Cambodia is trying to repair its image through digital tourism initiatives such as the official “Visit Cambodia” app and tourism platforms. But branding cannot substitute for enforcement. Tourists may return for Angkor Wat; investors and governments will not return trust unless Cambodia proves that cybercriminal protection networks are being dismantled.
Recommendations
Cambodia should publish verified data on scam-centre raids, prosecutions, convictions, asset seizures, victim repatriations, and officials investigated for complicity. Enforcement must move beyond rescuing victims and arresting low-level operators.
India should strengthen pre-departure job verification, embassy-level rescue protocols, immigration alerts, and public advisories for high-risk job destinations. Recruitment agents involved in cyber slavery should face organised-crime and trafficking charges, not merely immigration violations.
ASEAN should create a regional cyber trafficking task force with shared watchlists, suspicious recruitment indicators, crypto-wallet tracing, telecom intelligence, and fast victim identification channels.
Cybercrime laws must be integrated with anti-trafficking, anti-money-laundering, cryptocurrency regulation, casino regulation, telecom licensing, and beneficial ownership transparency.
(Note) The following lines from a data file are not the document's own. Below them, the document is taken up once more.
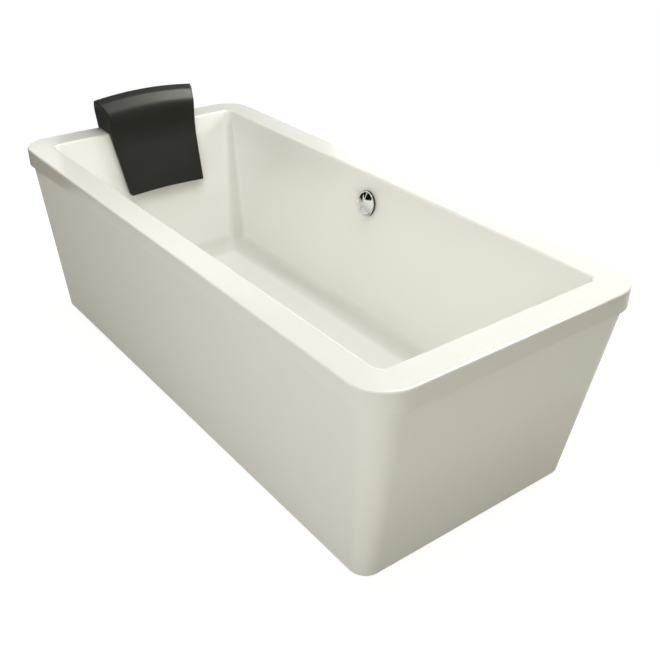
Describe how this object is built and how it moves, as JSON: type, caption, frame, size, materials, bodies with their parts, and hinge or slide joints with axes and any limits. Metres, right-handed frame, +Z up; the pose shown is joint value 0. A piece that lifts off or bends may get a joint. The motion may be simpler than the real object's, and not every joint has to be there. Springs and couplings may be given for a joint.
{
  "type": "freestanding bathtub",
  "caption": "Rectangular freestanding bath with tapered skirt, thick flat rim, lift-off head pillow, turn-cap overflow, cable-driven pop-up drain and a steel frame on levelling feet.",
  "frame": {"origin": "on the floor under the middle of the rim", "axes": "+X along the tub to the foot end, with the pillow at the -X end; +Y to the long side that carries the overflow; +Z up"},
  "size_m": [1.8, 0.808, 0.6912],
  "materials": {
    "acrylic": "gloss",
    "board_wood": "matte",
    "zinc_steel": "satin",
    "frame_paint": "satin",
    "chrome": "polished",
    "rubber": "matte",
    "white_plastic": "satin",
    "grey_plastic": "satin",
    "black_plastic": "satin",
    "pillow_skin": "satin"
  },
  "bodies": {
    "tub": {"basin_shell": "acrylic", "skirt_shell": "acrylic", "floor_board": "board_wood", "frame_rail_near": "frame_paint", "frame_rail_far": "frame_paint", "frame_cross_head": "frame_paint", "frame_cross_foot": "frame_paint", "overflow_collar": "chrome", "overflow_gasket": "rubber", "overflow_body": "grey_plastic", "drain_flange": "chrome", "drain_gasket": "rubber", "waste_body": "white_plastic", "sump_cap": "grey_plastic", "outlet_elbow": "grey_plastic", "outlet_nut": "white_plastic", "overflow_hose": "grey_plastic", "hose_clamp_top": "zinc_steel", "hose_clamp_bottom": "zinc_steel", "drive_cable": "black_plastic", "foot_nut_1": "zinc_steel", "lock_nut_1": "zinc_steel", "frame_bolt_1": "zinc_steel", "skirt_clip_1": "zinc_steel", "foot_nut_2": "zinc_steel", "lock_nut_2": "zinc_steel", "frame_bolt_2": "zinc_steel", "skirt_clip_2": "zinc_steel", "foot_nut_3": "zinc_steel", "lock_nut_3": "zinc_steel", "frame_bolt_3": "zinc_steel", "skirt_clip_3": "zinc_steel", "foot_nut_4": "zinc_steel", "lock_nut_4": "zinc_steel", "frame_bolt_4": "zinc_steel", "skirt_clip_4": "zinc_steel"},
    "overflow_turner": {"overflow_cap": "chrome", "cap_grub_screw": "zinc_steel", "overflow_spindle": "zinc_steel", "cable_pulley": "white_plastic"},
    "pop_up_plug": {"drain_plug": "chrome", "plug_seal": "rubber", "plug_stem": "zinc_steel"},
    "plug_lever": {"lift_lever": "zinc_steel"},
    "pillow": {"head_pillow": "pillow_skin", "suction_cup_1": "rubber", "suction_cup_2": "rubber"},
    "foot_1": {"foot_stud_1": "zinc_steel", "foot_pad_1": "black_plastic"},
    "foot_2": {"foot_stud_2": "zinc_steel", "foot_pad_2": "black_plastic"},
    "foot_3": {"foot_stud_3": "zinc_steel", "foot_pad_3": "black_plastic"},
    "foot_4": {"foot_stud_4": "zinc_steel", "foot_pad_4": "black_plastic"}
  },
  "joints": [
    {"name": "overflow_turn", "type": "hinge", "parent": "tub", "child": "overflow_turner", "pos_m": [-0.006, 0.3137, 0.491], "axis": [0, -0.9877, 0.1564], "range_deg": [0, 90]},
    {"name": "plug_lift", "type": "slide", "parent": "tub", "child": "pop_up_plug", "axis": [0, 0, 1], "range_m": [0, 0.008]},
    {"name": "lever_turn", "type": "hinge", "parent": "tub", "child": "plug_lever", "pos_m": [-0.022, 0, 0.0743], "axis": [0, -1, 0], "range_deg": [0, 22]},
    {"name": "pillow_lift", "type": "slide", "parent": "tub", "child": "pillow", "axis": [0, 0, 1], "range_m": [0, 0.15]},
    {"name": "foot_1_adjust", "type": "slide", "parent": "tub", "child": "foot_1", "axis": [0, 0, -1], "range_m": [0, 0.015]},
    {"name": "foot_2_adjust", "type": "slide", "parent": "tub", "child": "foot_2", "axis": [0, 0, -1], "range_m": [0, 0.015]},
    {"name": "foot_3_adjust", "type": "slide", "parent": "tub", "child": "foot_3", "axis": [0, 0, -1], "range_m": [0, 0.015]},
    {"name": "foot_4_adjust", "type": "slide", "parent": "tub", "child": "foot_4", "axis": [0, 0, -1], "range_m": [0, 0.015]}
  ],
  "couplings": [
    {"joint": "plug_lift", "follows": "overflow_turn", "m_per_rad": 0.005093},
    {"joint": "lever_turn", "follows": "overflow_turn", "ratio": 0.2444}
  ]
}
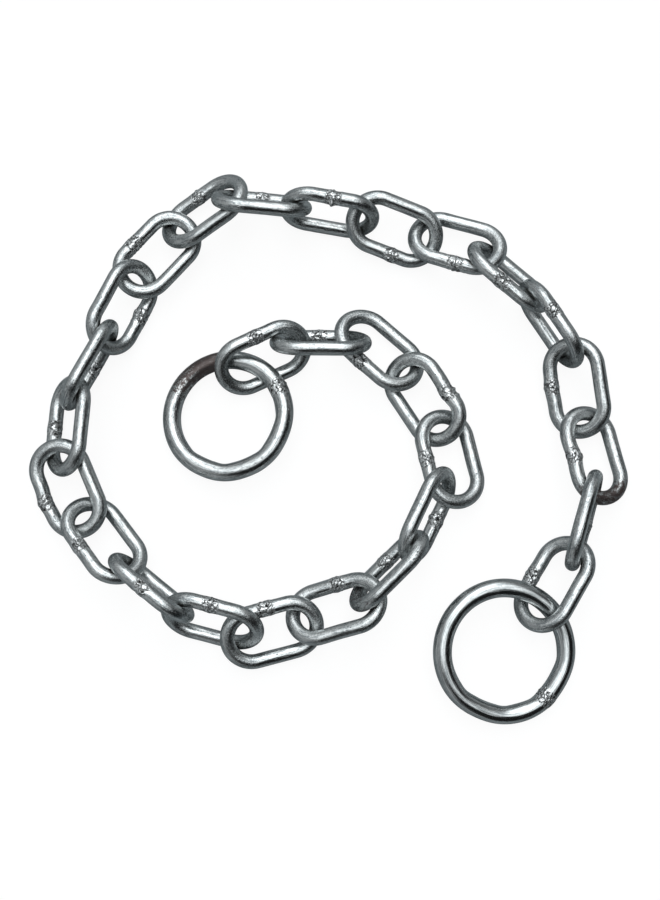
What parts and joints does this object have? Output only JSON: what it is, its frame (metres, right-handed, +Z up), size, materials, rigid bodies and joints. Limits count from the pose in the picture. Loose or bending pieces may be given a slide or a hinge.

Travel platforms, job portals, telecom operators, crypto exchanges, and banks should be brought into a public-private early-warning system for scam recruitment and fund flows.
Conclusion
Cambodia is not beyond repair. It remains a country of immense cultural value, strategic relevance, and human potential. But its current trajectory is dangerous. When a country’s territory becomes a safe operating base for billion-dollar cyber fraud, forced labour, and transnational organised crime, the issue moves beyond policing. It becomes a question of sovereignty, governance, and national security.
The world should not reduce Cambodia to its scam compounds. But neither should it romanticise Angkor Wat while ignoring cyber slavery. Cambodia now faces a defining choice: reclaim its future as a responsible ASEAN member and tourism economy, or allow criminal syndicates to turn it into a warning case of a rogue cyber-crime state in the making.